Beginning in January of 2012, Facebook is expanding the real estate for sponsored advertiser space. While once relegated to the right-hand column of the main page, ads will now appear within your primary news feed as well, emerging sporadically between other, more legitimate posts from your friends.

This isn’t the first time good ol’ Zuckerberg tried the tactic; back in late 2006 Facebook pulled a similar stunt in which standard “sponsor messages” began appearing in nearly the same fashion. This practice lasted all the way into 2008 when the site deemed the system too “disruptive” to the social media experience of its users. Now, four years later, the company has decided to give it another go, but this time with a shiny new twist.

These new advertisements will be something called “Sponsored Stories,” which will be generated by the actions of others on your friends list.
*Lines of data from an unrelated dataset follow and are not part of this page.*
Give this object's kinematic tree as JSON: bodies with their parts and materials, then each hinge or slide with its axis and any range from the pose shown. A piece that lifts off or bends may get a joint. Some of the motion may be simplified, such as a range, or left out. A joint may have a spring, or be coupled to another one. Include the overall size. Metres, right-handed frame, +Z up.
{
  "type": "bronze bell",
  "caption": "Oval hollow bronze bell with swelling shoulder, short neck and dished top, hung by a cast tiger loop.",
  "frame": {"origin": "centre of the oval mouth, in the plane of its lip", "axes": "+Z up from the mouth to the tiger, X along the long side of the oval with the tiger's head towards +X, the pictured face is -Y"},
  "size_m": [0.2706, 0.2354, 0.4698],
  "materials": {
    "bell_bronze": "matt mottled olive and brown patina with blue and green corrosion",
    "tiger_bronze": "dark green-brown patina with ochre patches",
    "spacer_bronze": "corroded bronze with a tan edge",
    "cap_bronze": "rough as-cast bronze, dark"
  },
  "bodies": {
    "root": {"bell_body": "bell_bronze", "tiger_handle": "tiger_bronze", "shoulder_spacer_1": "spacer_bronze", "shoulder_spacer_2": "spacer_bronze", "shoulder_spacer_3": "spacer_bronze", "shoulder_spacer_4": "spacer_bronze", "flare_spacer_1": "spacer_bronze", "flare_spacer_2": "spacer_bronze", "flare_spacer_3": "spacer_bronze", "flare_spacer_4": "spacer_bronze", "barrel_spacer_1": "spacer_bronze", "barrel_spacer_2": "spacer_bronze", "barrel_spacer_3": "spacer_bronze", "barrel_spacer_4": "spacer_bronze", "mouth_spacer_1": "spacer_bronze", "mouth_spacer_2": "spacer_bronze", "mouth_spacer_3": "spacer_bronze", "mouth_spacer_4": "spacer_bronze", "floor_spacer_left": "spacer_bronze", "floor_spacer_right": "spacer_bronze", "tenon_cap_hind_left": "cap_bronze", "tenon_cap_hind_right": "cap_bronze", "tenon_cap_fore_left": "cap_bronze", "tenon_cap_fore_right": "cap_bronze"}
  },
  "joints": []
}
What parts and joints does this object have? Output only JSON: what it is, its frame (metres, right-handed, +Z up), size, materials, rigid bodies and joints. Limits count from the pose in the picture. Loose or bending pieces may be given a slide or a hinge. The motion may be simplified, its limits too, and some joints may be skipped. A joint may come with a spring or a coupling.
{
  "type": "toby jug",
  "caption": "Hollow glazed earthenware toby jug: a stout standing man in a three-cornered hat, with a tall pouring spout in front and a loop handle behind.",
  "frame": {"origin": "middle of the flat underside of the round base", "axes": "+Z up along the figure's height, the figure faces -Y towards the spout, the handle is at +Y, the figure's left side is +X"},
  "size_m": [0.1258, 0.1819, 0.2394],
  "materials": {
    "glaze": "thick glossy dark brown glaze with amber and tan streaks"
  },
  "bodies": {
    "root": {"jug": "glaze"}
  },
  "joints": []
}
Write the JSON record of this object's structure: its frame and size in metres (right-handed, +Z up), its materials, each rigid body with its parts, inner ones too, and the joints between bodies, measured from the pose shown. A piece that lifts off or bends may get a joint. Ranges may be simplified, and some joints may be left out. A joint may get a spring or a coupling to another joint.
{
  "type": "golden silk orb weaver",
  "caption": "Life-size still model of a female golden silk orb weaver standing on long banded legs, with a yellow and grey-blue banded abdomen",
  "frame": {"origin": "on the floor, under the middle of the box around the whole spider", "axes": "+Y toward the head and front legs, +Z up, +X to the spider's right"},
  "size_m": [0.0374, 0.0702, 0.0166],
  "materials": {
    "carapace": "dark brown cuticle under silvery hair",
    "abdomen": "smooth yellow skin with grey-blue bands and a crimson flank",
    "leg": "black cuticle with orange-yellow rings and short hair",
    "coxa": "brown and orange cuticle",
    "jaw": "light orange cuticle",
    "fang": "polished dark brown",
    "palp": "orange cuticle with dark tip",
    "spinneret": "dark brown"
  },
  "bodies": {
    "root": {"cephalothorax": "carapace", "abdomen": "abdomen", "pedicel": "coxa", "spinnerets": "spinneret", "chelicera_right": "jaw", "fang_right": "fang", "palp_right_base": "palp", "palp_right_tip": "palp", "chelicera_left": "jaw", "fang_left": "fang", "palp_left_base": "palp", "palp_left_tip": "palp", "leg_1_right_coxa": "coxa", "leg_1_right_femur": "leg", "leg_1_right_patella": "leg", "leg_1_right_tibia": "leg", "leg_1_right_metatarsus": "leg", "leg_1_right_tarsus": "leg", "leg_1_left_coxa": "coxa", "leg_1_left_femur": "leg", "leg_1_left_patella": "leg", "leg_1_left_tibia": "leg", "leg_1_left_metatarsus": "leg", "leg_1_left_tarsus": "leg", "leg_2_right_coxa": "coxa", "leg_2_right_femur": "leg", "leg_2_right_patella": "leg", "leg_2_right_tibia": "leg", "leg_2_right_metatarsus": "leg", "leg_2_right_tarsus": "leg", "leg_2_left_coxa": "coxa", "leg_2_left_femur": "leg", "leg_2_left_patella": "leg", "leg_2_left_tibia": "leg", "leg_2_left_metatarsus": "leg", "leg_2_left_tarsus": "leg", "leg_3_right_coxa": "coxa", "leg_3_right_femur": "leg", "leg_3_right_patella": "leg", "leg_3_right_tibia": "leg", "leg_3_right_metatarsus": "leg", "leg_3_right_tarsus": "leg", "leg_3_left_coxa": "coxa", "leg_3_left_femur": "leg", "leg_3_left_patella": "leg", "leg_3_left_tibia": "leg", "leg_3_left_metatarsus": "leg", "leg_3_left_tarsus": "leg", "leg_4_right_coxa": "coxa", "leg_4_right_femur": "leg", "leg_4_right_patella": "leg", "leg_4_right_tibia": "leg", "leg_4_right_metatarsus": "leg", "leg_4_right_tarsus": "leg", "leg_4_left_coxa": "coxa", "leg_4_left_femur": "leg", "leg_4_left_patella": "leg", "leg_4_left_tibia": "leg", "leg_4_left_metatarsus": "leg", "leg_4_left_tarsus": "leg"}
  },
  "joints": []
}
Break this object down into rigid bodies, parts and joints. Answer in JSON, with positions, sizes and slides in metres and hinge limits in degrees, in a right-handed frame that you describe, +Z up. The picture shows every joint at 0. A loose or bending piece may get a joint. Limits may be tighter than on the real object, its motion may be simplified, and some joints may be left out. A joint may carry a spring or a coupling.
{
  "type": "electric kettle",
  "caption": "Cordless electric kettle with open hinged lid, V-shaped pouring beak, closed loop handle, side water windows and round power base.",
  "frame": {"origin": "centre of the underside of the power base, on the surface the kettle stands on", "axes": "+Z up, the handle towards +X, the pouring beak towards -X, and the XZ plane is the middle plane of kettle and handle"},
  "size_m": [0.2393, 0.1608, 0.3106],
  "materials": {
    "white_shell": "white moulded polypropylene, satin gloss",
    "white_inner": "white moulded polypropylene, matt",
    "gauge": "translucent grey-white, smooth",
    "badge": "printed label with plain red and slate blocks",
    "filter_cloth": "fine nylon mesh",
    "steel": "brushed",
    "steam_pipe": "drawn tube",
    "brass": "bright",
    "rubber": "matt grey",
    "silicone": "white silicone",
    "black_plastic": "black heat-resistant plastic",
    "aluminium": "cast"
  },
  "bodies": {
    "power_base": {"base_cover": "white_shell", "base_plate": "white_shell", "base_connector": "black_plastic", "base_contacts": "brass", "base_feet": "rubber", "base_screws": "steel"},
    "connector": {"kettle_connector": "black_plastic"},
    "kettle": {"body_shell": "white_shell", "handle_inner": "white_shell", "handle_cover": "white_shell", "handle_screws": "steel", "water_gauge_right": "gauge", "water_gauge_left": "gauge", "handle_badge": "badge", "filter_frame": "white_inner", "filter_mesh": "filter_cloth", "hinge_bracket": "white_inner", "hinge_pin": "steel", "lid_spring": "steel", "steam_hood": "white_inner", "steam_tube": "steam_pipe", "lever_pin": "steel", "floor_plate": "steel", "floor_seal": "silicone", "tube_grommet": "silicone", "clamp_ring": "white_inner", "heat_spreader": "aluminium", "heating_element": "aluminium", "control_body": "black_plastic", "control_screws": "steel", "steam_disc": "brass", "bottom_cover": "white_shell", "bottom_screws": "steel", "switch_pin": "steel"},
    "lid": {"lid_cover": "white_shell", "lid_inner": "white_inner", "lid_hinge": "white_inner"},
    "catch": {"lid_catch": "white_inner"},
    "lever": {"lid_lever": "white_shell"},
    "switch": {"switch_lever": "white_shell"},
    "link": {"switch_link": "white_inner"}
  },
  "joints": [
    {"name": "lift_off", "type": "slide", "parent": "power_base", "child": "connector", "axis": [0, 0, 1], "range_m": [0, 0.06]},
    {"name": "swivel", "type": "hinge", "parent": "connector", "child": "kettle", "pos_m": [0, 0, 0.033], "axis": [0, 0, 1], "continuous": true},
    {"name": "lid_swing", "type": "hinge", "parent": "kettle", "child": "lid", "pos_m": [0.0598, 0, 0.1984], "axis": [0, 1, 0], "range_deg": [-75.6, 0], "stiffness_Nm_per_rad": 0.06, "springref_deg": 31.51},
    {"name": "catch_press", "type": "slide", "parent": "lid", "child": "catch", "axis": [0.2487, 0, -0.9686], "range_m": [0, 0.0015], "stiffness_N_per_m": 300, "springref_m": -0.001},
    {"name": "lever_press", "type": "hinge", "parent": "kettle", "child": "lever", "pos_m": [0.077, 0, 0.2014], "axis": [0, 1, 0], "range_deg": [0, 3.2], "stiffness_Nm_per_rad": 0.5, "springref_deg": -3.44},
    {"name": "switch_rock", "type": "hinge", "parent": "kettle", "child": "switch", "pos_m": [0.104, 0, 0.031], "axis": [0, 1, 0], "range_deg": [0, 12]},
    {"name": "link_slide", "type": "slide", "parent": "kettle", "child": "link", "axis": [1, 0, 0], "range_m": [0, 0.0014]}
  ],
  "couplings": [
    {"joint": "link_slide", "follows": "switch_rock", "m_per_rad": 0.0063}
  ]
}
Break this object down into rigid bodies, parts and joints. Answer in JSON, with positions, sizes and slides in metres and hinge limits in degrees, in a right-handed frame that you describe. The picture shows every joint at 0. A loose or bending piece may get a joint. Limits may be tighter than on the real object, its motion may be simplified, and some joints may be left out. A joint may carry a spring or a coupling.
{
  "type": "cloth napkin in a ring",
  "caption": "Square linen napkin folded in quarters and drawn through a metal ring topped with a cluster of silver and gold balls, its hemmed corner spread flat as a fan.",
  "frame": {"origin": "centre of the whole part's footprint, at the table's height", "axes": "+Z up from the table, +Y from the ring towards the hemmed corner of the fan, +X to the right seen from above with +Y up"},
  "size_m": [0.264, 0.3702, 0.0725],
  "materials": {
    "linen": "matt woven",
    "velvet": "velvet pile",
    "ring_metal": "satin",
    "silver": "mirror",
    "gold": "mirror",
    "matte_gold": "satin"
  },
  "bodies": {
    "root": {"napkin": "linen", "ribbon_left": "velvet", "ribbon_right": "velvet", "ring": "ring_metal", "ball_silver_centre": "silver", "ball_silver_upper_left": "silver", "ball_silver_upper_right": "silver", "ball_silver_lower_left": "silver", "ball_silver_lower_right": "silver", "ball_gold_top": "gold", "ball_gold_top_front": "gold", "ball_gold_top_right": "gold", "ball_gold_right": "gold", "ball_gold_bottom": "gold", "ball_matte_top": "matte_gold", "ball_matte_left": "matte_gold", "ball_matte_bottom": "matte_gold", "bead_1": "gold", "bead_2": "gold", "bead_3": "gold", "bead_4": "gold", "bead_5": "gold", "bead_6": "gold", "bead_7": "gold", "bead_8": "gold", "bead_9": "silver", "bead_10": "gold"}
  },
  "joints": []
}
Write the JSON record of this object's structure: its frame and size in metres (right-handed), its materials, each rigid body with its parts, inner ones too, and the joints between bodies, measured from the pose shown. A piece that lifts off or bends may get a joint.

Here’s a quick example as to how this is going to work: Let’s say Todd, some bozo you took geometry with but were always too lazy to delete, decides to “like” Coca-Cola on Facebook (he somehow felt the world would be a better place once publicly declaring the allegiance). As soon as Todd presses that little thumbs-up, Coca-Cola auto generates an advertisement Story on your news feed about that caramel-colored caffeinated beverage he seems to be so keen on.

Facebook doesn’t want you to worry though, “hoping” they’ll only need to hit you with these things about once a day. “Our goal is to do this thoughtfully and slowly,” the site has written about the change. “We hope to show people no more than one Sponsored Story in their news feeds per day and the story will be clearly labeled as sponsored.”

Advertisements are extremely important for free websites, but as the most profitable site in the history of the internet, I wonder if Facebook’s decision to invade its own core function with obtrusive sponsor messages is truly necessary to keep the lights on at Mark Zuckerberg’s house. Perhaps the more relevant and disturbing question is that even if these “Stories” somehow manage subtlety, are we really okay with our activities and predilections being used as content drivers for our friends? It’s odd enough that every time I look at a silly pair of pants online they suddenly appear as banner ads on every other website I visit, but am I really ready to have things like photosynthepants appear in my friends’ internet travels, too?